As he often does, Katz ended his recent message with an ominous word of warning:

"The day is going to come when local agencies have extracted as much from landowners as they're able to extract. When that happens, they're going to turn to your non-landowning 'locals.' And just to make things fair, I hope they'll let only nonresident and non-natural person landowners vote on the proposition of whether non-landowning residents should be taxed as much as they.

"When the shoe's on the other foot, it will be very interesting to see how your story changes. I'll be watching."
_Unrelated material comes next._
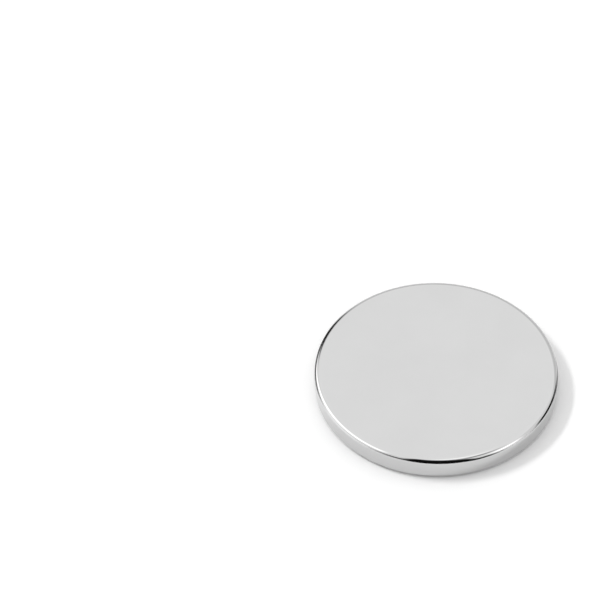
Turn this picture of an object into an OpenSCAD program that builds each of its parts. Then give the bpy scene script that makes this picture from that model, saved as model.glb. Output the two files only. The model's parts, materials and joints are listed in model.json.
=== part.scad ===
// Disc magnet: a flat round disc of sintered magnet, plated all over, with both rims rounded.
// It lies flat on its lower face. The origin is the centre of that face, and +Z is the disc's axis.

/* [Disc] */
// Diameter over the rim
disc_diameter = 20; // [5:0.5:60]
// Height from the lower face to the upper face
disc_thickness = 2.1; // [1.5:0.1:20]

/* [Edges] */
// Radius of the rounding on the upper and lower rims
edge_radius = 0.5; // [0.1:0.05:0.7]

/* [Finish] */
// Colour of the plating
plating_colour = "lightgrey"; // [lightgrey:Nickel, gold:Gold, dimgrey:Black nickel]

/* [Smoothness] */
// Straight steps round the disc
disc_steps = 180; // [48:12:360]
// Straight steps in a full circle of the edge rounding
edge_steps = 48; // [16:4:96]

/* [Hidden] */

disc_radius = disc_diameter / 2;
// Distance of the rounding's centre from the axis
rounding_centre_r = disc_radius - edge_radius;
// Height of the straight side between the two roundings
side_height = disc_thickness - 2 * edge_radius;

// One edge rounding in the half section, seen end-on, with its centre at the given height
module edge_round(centre_height) {
    translate([rounding_centre_r, centre_height])
        circle(r = edge_radius, $fn = edge_steps);
}

// Half of the disc's section, from the axis at x = 0 out to the rim
module half_section() {
    // Flat faces, as far out as the roundings
    square([rounding_centre_r, disc_thickness]);
    // Straight side
    translate([0, edge_radius])
        square([disc_radius, side_height]);
    edge_round(edge_radius);
    edge_round(disc_thickness - edge_radius);
}

// The magnet: its half section turned once round the axis
module disc_magnet() {
    color(plating_colour)
        rotate_extrude($fn = disc_steps)
            half_section();
}

disc_magnet();
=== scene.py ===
# %% [markdown]
# # A bright-plated disc magnet in a white studio
# The object is one turned form: a flat disc with both rims rounded, plated in bright nickel. A smooth
# mirror has no look of its own, so this lesson spends as much care on what the metal reflects as on
# the disc. First comes the frame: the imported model, in metres, with its origin at the centre of the
# face that the disc rests on. Every size of the disc is read from it, so the mesh needs no fitting.

# %% Load the frame
import json
import math

import bmesh
import bpy
from mathutils import Matrix, Vector


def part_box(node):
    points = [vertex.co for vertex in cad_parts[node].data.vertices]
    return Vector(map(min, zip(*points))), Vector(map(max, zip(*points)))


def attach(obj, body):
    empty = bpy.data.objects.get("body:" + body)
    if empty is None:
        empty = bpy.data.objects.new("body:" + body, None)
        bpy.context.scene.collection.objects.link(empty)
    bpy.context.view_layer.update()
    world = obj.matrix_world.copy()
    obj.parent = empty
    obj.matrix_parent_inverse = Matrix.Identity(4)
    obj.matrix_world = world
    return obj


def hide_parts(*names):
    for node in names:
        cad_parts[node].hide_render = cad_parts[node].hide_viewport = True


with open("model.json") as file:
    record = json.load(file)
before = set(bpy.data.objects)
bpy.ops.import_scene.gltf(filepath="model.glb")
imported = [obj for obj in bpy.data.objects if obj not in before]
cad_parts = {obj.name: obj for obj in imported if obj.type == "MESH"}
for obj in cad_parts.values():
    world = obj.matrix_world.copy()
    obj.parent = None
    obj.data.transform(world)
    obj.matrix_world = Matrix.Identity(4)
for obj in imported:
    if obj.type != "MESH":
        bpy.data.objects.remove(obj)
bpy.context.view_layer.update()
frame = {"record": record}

NODE = "disc_magnet"
BODY = "root"
MM = 0.001
low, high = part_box(NODE)
radius = (high.x - low.x) / 2
thickness = high.z - low.z
print(f"disc: radius {radius / MM:.3f} mm, thickness {thickness / MM:.3f} mm")

# %% [markdown]
# ## How round the rims are
# The rounding of the rims is the one size that the box doesn't tell. The record does: it states the
# straight side between the two roundings as a mount with a length. What the thickness has beyond
# that length is two roundings, one above and one below.

# %% Read the edge radius
rim_mount = next(m for m in frame["record"]["mounts"] if m["name"] == "rim")
side_height = rim_mount["dims"]["length_mm"] * MM
edge_radius = (thickness - side_height) / 2
print(f"edge rounding: {edge_radius / MM:.3f} mm")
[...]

From this language, you might have thought Katz was talking about something more sinister than your local vector control district. But there is no middle ground with Aaron Katz — which is probably the most salient fact driving these lawsuits.

Ends vs. means

Many people have offered me their opinion of Katz, and the main problem they have with him is not his underlying ideas. In fact, though he may not believe it, many of his critics (including me) see kernels of truth there: The tax system in California is unfair; many districts can be run more efficiently.
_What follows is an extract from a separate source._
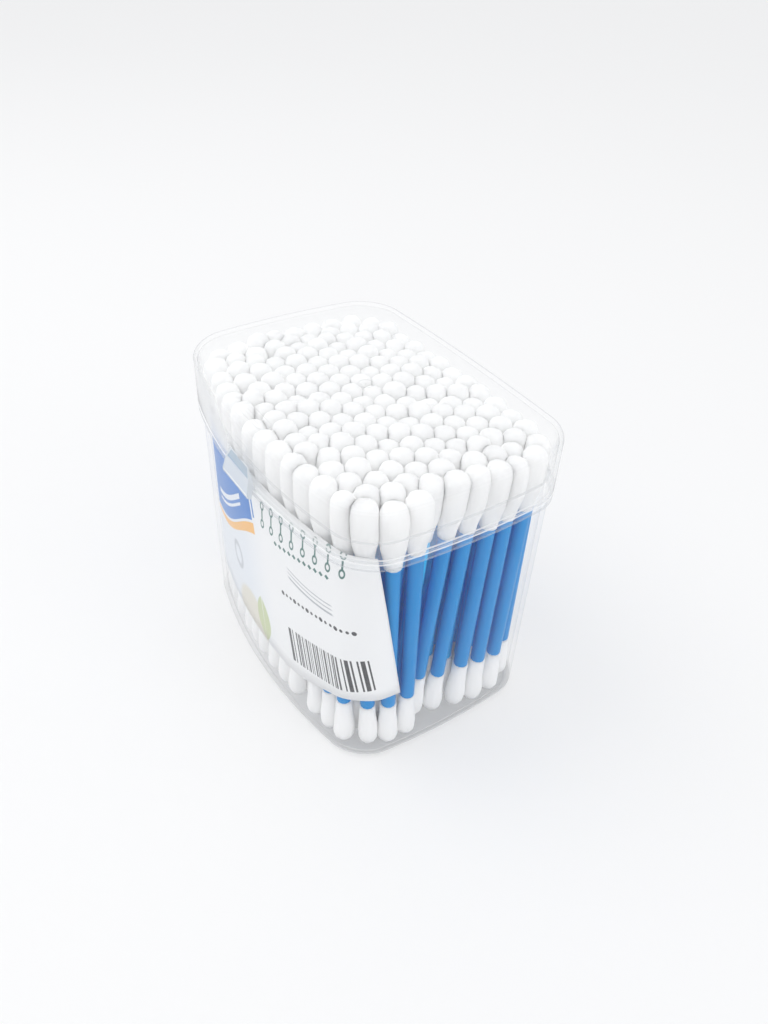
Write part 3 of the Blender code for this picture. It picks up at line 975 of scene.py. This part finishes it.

Katz' problem isn't just that these complaints are lost beneath all the bitterness and extremism (which they are). It's the way he goes about voicing them. He's not the first lawyer to use lawsuits as personal protest. But particularly when it comes to bond measures — since no district can issue bonds with a lawsuit hanging over them — Katz has touched a weakness which cripples our current system, without even the merit of resolving, legally or politically, the issues he raises.

So the districts are left twisting in the wind until his suits are resolved, which can take any amount of time. While the bonds are held up, projects are held up, costing many millions ($140 million in the case of El Camino Hospital). Two districts decided that even victory wasn't worth the cost, and settled. It remains to be seen what Foothill-De Anza will do.

Barring a visit from the Ghost of Christmas Future, it is unlikely Katz will change his mind about his methods, or anything else, anytime soon. And given the slow pace of the courts, it looks like his strategy will continue to work against districts hoping to issue bonds. This makes a legal solution untenable — but a legislative solution has never properly been explored.

I call on this region's representatives, particularly state Assembly member Sally Lieber, to look for a way to close this loophole, so that our local agencies can go about their business without a one-man cloud hanging over their heads. Maybe then we talk about fixing the tax system.

Don Frances is editor of the Mountain View Voice.